If your text says “the monster was huge and green and had seventeen teeth,” the art has nothing to add. But if your text says “she heard something on the stairs,” the art can show us the something. And the reader gets to live in the space of not-quite-knowing until the page turn.
That space before the page turn is your most powerful storytelling tool. What you withhold is often more effective than what you put on the page.
When telling is actually fine
Not all telling is a mistake. Some things are genuinely better stated than shown.
Backstory (history that happened before the story starts) is often easier to tell briefly than to act out. The age of a character, the name of a place, the fact that something happened long ago. These can be stated plainly.
The rule isn’t “never tell.” It’s: don’t tell what the art is already showing, and don’t name emotions the reader can feel from the action.
The showing test: Pick any emotional moment in your manuscript. Find the sentence where you name the feeling directly. Delete it. Does the scene still work? If yes, the sentence wasn’t doing anything. If the scene collapses, ask what’s missing from the action or dialogue that made the explanation feel necessary.
Want feedback on where your manuscript is telling instead of showing? In Storyboon Studio, Janida and Janmani give you specific, spread-by-spread guidance on emotional clarity, subtext, and the text-illustration balance.
Get Story Guidance in Storyboon Studio →Three questions for every spread
Show don’t tell in picture books comes down to three questions you can ask at every page turn.
Is the text telling what the art will already show?

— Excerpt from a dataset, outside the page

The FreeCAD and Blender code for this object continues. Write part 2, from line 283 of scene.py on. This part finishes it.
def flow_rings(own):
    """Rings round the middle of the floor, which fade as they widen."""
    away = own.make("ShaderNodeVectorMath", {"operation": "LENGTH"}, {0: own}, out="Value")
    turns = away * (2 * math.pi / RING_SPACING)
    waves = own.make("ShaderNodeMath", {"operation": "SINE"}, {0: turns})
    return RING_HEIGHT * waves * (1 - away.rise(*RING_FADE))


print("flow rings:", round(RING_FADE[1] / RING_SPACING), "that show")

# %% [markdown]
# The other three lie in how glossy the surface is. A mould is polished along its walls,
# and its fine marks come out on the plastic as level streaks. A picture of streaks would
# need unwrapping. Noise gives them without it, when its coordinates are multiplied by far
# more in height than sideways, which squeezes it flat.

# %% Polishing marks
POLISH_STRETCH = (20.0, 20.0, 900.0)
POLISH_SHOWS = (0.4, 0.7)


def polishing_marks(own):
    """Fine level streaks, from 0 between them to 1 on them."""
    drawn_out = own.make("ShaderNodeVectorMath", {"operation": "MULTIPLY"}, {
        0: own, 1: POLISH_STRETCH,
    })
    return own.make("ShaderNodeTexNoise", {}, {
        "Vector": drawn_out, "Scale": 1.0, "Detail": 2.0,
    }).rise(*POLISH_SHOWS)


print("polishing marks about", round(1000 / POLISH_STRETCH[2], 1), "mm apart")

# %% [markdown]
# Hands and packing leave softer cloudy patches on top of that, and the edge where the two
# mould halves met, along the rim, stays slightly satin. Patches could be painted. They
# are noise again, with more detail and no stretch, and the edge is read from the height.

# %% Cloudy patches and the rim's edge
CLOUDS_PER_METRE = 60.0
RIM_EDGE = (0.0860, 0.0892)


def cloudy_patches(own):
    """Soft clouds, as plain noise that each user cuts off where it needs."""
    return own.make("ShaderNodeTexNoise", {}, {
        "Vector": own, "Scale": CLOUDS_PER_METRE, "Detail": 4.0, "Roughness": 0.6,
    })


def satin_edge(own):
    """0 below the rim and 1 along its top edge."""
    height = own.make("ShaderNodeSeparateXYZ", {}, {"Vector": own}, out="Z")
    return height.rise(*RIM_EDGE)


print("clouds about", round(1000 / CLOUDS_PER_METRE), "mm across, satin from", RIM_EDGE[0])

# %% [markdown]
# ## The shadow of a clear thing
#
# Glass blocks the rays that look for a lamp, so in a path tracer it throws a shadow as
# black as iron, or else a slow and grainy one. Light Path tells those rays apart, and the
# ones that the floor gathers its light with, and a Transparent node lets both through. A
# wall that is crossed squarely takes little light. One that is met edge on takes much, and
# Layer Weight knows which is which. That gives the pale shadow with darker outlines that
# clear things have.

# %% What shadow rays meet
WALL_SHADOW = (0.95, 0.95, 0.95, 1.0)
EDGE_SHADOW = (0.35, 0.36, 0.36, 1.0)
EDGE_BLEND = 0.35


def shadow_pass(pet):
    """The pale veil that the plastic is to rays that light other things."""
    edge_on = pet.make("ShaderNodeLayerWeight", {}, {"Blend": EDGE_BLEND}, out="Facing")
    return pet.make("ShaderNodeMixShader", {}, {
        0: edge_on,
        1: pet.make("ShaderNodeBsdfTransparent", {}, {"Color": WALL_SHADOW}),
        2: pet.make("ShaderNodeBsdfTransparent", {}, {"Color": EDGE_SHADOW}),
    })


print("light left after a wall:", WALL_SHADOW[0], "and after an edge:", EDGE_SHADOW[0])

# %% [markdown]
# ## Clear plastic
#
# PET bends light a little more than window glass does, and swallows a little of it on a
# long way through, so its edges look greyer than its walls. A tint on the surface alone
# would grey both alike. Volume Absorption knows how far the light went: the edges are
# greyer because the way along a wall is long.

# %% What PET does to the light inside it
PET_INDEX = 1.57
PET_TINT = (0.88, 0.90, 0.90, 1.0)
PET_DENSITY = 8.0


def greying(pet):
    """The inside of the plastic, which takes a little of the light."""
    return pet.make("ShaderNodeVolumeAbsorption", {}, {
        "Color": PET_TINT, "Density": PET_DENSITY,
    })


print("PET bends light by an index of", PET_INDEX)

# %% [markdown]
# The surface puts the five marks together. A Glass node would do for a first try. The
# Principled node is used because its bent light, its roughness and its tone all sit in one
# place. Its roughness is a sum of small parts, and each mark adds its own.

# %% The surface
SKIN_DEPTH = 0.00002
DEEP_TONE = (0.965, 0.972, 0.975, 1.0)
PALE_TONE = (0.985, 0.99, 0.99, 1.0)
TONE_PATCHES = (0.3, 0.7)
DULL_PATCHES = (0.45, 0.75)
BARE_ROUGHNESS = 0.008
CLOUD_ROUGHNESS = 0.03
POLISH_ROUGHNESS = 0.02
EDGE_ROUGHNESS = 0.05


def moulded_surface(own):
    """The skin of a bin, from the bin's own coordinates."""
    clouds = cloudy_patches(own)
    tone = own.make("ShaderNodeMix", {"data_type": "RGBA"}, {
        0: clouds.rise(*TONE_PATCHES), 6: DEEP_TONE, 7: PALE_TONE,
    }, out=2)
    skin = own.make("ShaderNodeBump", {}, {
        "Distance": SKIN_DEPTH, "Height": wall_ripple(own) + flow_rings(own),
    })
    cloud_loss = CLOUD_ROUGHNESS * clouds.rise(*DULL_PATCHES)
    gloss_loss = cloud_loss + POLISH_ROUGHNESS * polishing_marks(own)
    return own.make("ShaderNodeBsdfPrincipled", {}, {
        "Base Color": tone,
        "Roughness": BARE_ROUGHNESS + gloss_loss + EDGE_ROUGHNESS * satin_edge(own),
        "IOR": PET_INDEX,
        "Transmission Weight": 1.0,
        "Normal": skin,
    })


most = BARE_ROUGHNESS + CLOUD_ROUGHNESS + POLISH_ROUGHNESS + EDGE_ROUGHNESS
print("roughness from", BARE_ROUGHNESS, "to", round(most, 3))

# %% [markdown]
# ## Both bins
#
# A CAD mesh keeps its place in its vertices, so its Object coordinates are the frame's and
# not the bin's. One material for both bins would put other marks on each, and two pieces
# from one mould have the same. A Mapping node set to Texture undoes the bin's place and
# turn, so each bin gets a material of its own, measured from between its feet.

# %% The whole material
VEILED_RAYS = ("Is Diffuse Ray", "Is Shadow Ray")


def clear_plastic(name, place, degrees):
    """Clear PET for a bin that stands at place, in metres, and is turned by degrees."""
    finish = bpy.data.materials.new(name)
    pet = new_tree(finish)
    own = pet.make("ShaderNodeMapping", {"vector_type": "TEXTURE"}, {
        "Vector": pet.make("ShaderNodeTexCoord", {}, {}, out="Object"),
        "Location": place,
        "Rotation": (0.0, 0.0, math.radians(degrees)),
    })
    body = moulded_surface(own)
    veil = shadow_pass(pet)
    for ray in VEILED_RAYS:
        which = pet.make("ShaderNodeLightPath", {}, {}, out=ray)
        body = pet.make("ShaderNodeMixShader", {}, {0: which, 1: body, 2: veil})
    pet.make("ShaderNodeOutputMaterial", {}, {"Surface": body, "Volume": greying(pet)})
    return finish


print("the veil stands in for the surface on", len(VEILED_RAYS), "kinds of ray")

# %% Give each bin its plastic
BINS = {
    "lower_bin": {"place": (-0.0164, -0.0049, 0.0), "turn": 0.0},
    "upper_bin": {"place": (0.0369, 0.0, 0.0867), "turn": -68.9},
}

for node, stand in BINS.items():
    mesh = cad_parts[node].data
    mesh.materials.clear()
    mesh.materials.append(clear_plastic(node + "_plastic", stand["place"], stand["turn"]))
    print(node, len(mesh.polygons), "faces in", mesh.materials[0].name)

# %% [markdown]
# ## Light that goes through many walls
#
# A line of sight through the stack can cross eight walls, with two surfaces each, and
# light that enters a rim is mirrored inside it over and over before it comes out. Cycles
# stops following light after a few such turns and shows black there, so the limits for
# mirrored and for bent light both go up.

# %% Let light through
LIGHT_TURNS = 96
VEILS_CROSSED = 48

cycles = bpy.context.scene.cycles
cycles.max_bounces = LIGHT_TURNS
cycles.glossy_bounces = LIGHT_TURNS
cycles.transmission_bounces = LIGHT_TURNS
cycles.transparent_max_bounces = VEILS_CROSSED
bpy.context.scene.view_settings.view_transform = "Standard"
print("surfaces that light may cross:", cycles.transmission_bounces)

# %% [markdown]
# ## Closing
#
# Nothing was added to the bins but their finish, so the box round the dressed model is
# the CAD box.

If yes, cut the text or change it to add something the illustration can’t.
Is the text naming an emotion the reader can feel from the action? If yes, delete the label and trust the behavior to carry it.
Is there a gap between what the text says and what the art shows? If yes, good. That gap is where the reader lives. That’s where the story happens.
The goal isn’t to be mysterious. It’s to give the reader enough that they feel the story, not just follow it.